§ **Exercise requirements**
Your answer should consist only of the lines below from the one with "obj.matrix_parent_inverse = Matrix.Identity(4)" through the one with "before = set(bpy.data.objects)", copied exactly.

§ **Records for the exercise**
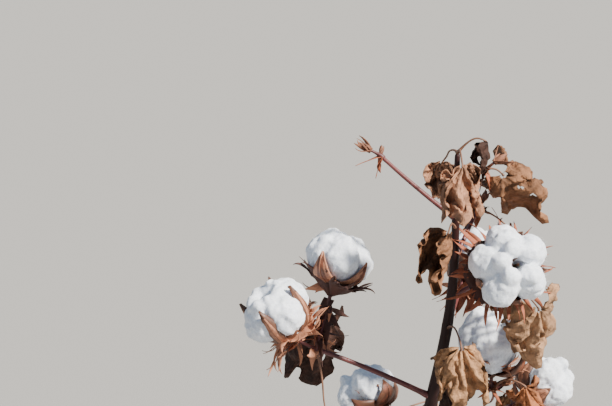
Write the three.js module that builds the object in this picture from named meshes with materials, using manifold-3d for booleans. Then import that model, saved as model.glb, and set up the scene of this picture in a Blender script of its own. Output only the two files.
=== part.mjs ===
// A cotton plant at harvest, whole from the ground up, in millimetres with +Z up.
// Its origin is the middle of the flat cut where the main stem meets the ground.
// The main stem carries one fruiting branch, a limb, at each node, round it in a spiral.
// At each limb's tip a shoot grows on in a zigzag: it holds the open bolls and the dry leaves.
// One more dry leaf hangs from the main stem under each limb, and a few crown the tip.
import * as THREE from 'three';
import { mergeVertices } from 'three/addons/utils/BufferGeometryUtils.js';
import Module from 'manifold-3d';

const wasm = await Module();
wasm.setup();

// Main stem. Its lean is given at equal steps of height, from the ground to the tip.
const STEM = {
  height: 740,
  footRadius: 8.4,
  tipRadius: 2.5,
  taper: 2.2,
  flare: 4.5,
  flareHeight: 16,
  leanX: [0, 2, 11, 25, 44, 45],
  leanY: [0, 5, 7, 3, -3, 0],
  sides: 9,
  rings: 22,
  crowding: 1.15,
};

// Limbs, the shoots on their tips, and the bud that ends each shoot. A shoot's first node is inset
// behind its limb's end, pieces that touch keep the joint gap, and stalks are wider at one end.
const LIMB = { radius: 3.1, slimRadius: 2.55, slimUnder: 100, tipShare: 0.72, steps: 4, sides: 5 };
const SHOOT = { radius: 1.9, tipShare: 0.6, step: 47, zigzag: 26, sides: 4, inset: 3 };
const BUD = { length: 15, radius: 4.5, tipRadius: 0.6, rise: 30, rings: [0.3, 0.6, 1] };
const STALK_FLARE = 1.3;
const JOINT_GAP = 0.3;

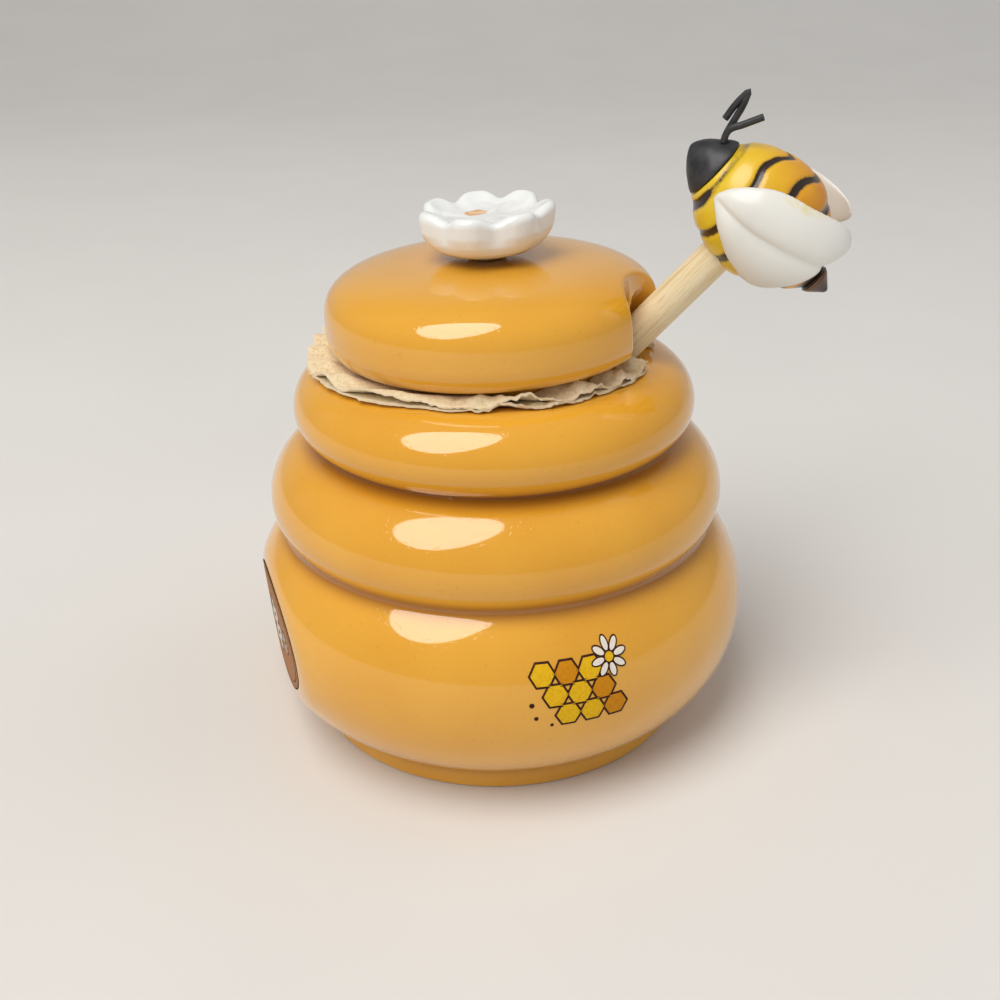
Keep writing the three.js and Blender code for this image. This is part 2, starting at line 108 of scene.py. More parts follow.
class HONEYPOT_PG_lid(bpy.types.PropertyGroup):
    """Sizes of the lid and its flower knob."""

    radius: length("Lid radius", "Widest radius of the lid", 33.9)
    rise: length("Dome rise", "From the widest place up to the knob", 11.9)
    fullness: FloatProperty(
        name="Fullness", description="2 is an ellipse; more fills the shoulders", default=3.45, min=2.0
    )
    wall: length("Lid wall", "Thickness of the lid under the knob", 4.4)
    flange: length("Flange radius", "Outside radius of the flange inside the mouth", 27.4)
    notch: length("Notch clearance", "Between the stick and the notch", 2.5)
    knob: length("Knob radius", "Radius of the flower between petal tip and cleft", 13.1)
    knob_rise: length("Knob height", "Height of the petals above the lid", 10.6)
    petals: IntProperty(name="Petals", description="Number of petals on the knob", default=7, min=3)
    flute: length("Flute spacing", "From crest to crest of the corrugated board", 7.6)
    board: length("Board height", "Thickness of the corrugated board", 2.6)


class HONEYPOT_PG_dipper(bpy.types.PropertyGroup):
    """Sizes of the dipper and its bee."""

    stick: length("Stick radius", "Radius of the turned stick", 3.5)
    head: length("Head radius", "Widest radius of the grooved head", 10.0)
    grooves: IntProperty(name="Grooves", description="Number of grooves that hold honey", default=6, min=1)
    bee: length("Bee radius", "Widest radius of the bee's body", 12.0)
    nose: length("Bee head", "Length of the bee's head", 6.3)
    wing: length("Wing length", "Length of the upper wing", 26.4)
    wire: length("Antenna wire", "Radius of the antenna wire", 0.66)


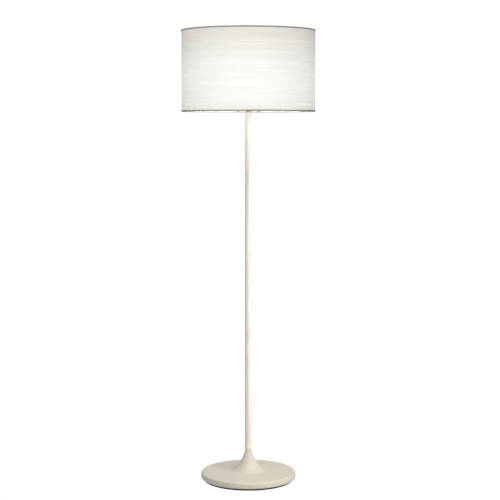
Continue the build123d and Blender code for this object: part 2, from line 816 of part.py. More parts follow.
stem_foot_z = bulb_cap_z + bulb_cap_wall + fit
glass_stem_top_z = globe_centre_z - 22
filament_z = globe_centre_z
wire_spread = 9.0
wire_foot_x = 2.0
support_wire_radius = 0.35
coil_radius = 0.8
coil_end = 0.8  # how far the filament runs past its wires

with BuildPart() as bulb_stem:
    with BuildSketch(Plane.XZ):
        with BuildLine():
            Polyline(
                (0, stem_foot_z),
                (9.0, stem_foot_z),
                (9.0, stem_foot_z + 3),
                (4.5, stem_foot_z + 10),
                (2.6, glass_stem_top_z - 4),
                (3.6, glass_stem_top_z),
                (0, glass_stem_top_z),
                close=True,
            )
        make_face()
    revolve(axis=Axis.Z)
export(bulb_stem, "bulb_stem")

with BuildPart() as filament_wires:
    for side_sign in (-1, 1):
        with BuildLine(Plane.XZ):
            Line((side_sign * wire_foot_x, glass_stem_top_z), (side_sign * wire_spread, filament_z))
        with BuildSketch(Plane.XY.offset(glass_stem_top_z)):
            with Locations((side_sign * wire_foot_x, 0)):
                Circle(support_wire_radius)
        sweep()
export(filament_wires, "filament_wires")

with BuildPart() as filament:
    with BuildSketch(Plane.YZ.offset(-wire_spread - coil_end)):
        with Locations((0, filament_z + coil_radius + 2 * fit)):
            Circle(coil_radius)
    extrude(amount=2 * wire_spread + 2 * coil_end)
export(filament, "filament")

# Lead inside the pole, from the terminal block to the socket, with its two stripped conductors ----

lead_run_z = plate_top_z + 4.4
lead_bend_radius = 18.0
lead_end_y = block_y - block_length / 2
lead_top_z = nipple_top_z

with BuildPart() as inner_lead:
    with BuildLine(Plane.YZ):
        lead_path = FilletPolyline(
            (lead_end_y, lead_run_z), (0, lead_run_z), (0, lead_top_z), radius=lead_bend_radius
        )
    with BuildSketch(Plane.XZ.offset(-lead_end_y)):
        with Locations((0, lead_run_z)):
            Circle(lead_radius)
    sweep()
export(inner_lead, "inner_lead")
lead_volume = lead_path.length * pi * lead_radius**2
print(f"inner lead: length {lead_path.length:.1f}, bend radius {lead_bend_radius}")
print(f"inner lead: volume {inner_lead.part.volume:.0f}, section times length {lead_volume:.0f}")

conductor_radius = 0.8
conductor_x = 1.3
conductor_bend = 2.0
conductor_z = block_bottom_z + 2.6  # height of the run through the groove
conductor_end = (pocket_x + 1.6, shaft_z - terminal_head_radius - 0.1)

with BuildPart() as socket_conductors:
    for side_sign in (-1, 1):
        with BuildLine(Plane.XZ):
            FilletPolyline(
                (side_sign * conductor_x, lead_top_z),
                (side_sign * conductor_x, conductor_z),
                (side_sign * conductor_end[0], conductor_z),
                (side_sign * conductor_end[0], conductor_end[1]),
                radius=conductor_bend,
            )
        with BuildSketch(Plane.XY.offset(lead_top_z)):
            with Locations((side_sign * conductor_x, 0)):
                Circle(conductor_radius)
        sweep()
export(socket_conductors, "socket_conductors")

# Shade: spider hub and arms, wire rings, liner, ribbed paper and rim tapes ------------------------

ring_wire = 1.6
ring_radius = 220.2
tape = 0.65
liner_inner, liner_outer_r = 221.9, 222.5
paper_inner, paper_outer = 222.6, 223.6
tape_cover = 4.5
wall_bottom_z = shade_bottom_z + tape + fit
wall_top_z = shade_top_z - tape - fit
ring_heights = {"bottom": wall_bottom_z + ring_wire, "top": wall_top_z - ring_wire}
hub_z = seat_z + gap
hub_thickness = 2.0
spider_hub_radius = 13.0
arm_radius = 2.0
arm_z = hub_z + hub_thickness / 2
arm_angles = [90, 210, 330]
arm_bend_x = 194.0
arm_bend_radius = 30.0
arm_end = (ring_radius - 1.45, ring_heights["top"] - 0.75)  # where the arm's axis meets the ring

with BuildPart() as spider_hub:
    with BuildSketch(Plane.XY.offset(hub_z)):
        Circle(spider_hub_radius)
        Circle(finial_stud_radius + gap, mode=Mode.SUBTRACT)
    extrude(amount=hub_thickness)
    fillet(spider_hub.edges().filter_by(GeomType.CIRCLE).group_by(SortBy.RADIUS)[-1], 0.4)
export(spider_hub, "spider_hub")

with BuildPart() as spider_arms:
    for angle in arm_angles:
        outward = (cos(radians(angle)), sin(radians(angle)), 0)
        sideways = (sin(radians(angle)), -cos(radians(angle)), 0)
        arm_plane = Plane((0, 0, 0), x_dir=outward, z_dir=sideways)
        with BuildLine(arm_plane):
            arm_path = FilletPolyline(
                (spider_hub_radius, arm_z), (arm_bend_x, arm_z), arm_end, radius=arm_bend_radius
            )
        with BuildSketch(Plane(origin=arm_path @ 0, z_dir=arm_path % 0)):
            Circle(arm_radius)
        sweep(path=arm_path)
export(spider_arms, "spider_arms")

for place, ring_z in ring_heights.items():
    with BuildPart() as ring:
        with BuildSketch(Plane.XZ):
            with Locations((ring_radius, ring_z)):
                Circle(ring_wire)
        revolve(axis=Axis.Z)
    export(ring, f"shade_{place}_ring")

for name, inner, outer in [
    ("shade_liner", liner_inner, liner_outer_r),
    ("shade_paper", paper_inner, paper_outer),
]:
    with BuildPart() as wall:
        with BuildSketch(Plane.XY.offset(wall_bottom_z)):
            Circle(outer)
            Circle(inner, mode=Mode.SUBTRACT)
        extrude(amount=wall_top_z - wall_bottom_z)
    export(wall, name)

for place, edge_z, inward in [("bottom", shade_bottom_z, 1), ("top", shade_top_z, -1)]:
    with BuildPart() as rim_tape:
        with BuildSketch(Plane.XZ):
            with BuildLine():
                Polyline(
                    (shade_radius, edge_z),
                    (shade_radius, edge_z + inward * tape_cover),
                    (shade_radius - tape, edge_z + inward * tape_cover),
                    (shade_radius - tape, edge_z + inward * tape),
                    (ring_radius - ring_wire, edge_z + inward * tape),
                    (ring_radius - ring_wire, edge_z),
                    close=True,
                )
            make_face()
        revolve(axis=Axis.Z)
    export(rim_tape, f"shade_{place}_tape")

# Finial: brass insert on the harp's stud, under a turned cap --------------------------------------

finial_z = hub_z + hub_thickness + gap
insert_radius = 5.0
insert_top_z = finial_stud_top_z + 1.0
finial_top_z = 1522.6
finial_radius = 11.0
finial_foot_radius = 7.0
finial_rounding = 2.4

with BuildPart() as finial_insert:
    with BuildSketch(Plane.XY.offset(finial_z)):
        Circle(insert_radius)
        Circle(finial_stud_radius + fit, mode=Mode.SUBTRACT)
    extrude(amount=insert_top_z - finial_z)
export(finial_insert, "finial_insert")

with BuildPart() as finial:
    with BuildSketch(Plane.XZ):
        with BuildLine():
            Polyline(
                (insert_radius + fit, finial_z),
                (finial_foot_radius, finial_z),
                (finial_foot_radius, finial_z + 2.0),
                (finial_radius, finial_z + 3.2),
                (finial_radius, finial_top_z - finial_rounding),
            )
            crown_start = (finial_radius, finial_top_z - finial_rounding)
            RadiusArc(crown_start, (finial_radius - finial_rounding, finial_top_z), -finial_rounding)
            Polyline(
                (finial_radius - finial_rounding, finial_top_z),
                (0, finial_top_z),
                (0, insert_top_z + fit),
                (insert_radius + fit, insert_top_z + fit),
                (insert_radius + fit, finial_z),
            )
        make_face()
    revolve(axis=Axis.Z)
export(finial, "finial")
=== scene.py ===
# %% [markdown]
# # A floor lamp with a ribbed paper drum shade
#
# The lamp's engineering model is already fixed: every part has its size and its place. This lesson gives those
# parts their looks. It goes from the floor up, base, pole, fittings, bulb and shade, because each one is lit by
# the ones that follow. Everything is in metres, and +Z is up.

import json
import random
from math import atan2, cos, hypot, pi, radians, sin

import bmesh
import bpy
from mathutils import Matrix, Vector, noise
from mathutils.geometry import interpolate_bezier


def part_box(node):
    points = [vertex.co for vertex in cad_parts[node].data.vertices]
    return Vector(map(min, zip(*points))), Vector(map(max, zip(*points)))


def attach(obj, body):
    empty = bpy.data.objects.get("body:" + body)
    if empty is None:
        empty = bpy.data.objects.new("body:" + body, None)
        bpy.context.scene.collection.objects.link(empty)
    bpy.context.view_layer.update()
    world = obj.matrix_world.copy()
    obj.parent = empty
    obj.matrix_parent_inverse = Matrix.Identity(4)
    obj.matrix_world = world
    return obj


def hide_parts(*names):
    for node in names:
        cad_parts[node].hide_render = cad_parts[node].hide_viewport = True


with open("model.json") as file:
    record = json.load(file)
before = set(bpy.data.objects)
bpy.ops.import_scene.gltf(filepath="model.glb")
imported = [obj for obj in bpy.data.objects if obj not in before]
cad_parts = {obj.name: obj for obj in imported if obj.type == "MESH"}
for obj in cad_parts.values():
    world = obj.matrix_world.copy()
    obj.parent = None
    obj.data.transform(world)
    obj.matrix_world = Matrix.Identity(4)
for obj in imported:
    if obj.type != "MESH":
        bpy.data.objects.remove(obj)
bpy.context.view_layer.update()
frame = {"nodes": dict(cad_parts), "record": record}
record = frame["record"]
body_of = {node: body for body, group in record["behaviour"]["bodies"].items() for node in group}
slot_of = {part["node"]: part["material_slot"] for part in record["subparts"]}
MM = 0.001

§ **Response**
    obj.matrix_parent_inverse = Matrix.Identity(4)
    obj.matrix_world = world
    return obj


def hide_parts(*names):
    for node in names:
        cad_parts[node].hide_render = cad_parts[node].hide_viewport = True


with open("model.json") as file:
    record = json.load(file)
before = set(bpy.data.objects)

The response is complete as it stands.